Liebe Leserin, lieber Leser,
Untersuchungen des Institutes für Demoskopie in Allensbach liefern in bezug auf die Naturheilkunde beständig gute Werte: Seit Jahren äußern sich rund 80 Prozent der Bevölkerung „positiv“ über Naturheilverfahren oder empfinden bei diesem Begriff spontane Sympathie.
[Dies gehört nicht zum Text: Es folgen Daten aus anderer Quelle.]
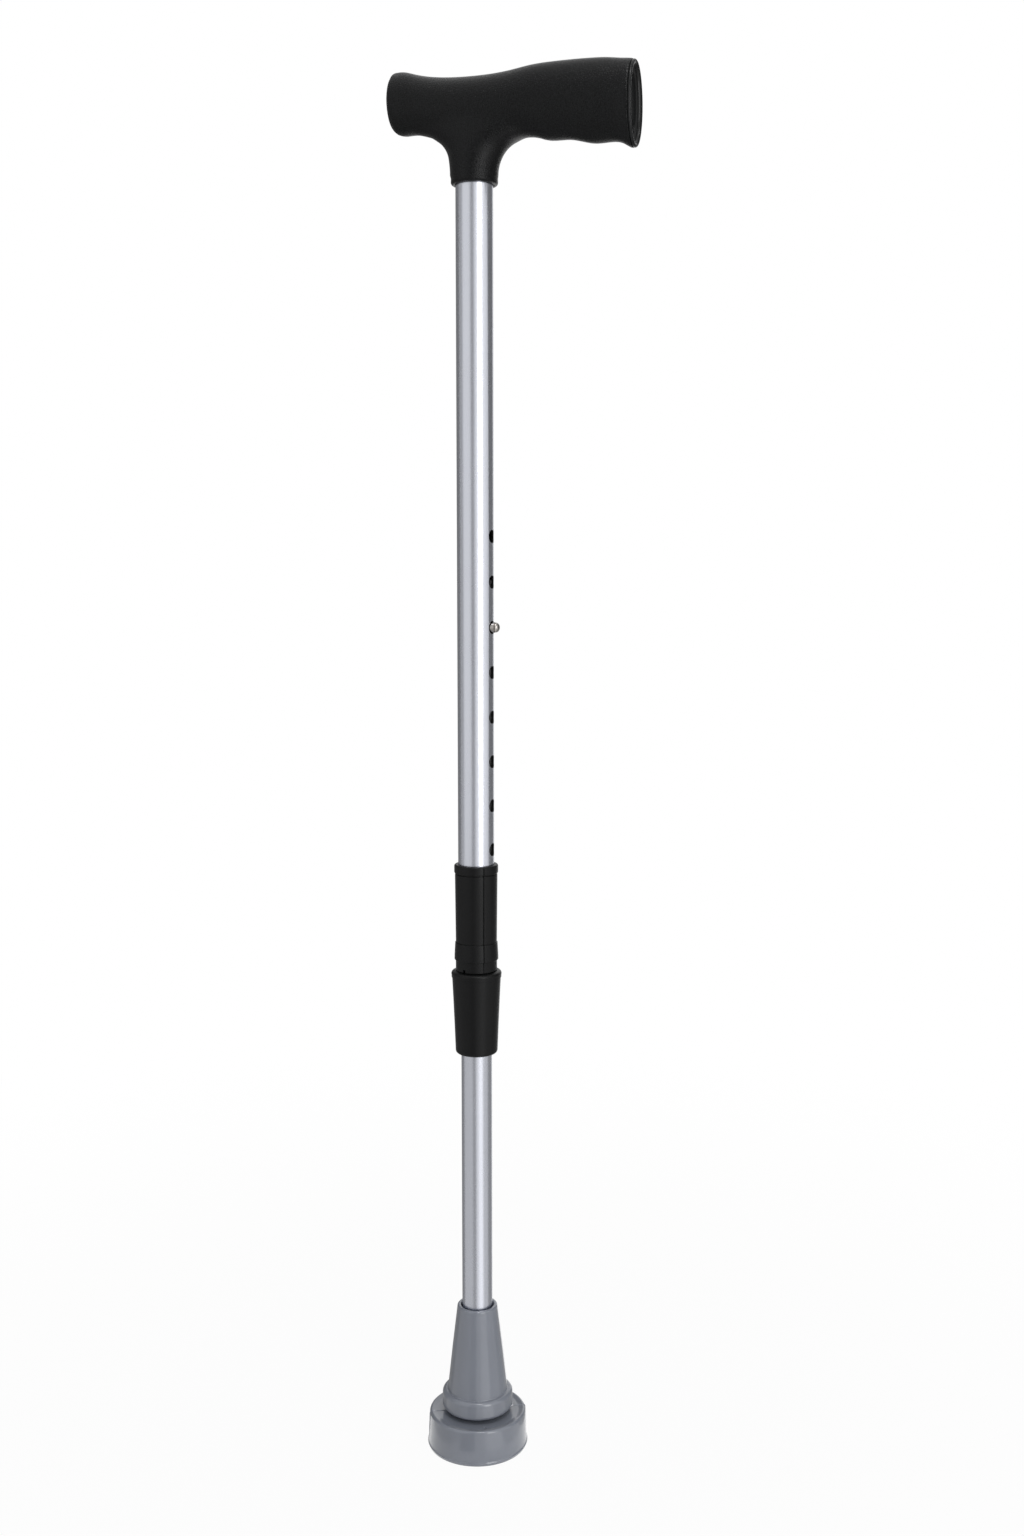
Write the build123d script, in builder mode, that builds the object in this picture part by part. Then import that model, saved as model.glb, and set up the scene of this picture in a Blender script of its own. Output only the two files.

Was die Verankerung der Naturheilkunde im Gesundheitswesen anbelangt, sieht es dagegen völlig anders aus. Der „Expertenkreis Naturmedizin“, ein Arbeitskreis von Wissenschaftlern und Ärzten, konnte in einer Umfrage unter 36 deutschen Universitäten mit medizinischer Fakultät herausfinden, daß lediglich zwei über einen Lehrstuhl für Naturheilkunde verfügen (FU Berlin und Ulm), nur 22 Universitäten ein naturheilkundliches Lehrangebot unterbreiten und an zwölf Universitäten überhaupt keine entsprechenden Veranstaltungen stattfinden. Daß Ernährungsmedizin und Bewegungstherapie Teil der Naturheilkunde sind, scheint völlig unbekannt.
Eigenartig widersprüchlich ist auch die Umfrage unter Studenten: Beim Begriff „Naturheilkunde“ denken 96 Prozent an Akupunktur, gut 70 Prozent an Homöopathie. Nur elf Prozent wissen, daß es eine Phytotherapie, also eine wissenschaftlich erforschte Heilpflanzentherapie gibt. Obwohl Studenten prinzipiell großes Interesse an Naturheilverfahren signalisieren, ist die Beteiligung an den wenigen universitären Angeboten dürftig. Bei Ärzten sieht es nicht anders aus: Die Zahl der Teilnehmer an Kursen zur Erlangung der Zusatzbezeichnung nimmt seit Jahren kontinuierlich ab. Naturheilkunde stark im Kommen? Seit Jahren höre ich diese Botschaft – doch, allein, mir fehlt der Glaube …
Der „Expertenkreis Naturmedizin“ möchte deshalb als ersten Schritt erreichen, wenigstens den bereits erforschten naturheilkundlichen Arzneimitteln eine höhere Anerkennung in der wissenschaftlichen Medizin zu verschaffen. Ferner sollen die Untersuchung naturheilkundlicher Verfahren weiter vorangetrieben und das Lehrangebot an den Universitäten verbessert werden.
Dabei bleibt der chronische Nachteil der Naturheilkunde bestehen: Welcher Industriezweig hätte ein nachhaltiges Interesse an der Erforschung von Naturheilverfahren? Eben! Weil es keine mächtigen Wirtschaftsinteressen für die Naturheilkunde gibt, wird sie bestenfalls das geduldete fünfte Rad am Wagen sein. Wer könnte dies ändern? Der Patient. Doch der verhält sich oft wie die Studenten: Großes Interesse, aber wenn es darauf ankommt, wählen viele doch lieber den bequemen Weg: Naturmittel? Unbedingt! Cortison absetzen? Sofort – im Zweifelsfall aber weiterhin Schweinebraten essen.
An ein „neues Denken“ glaube ich nicht, weil dem Menschen bestimmte Eigenschaften immanent sind. Demzufolge ist ein „all inclusiv“-Urlaub auf einer fernen Insel „naturgemäßer“ als freiwilliger Verzicht und Maßhalten. Naturgemäß ist bei vielen aber auch der Wunsch zu sparen: Dementsprechend böten finanzielle Anreize für Gesundheitsbewußte den stärksten Hebel, naturheilkundliche Verfahren stärker zu verbreiten. Der gegenwärtige Kostendruck in nahezu allen Wirtschaftsbereichen könnte diese Entwicklung begünstigen.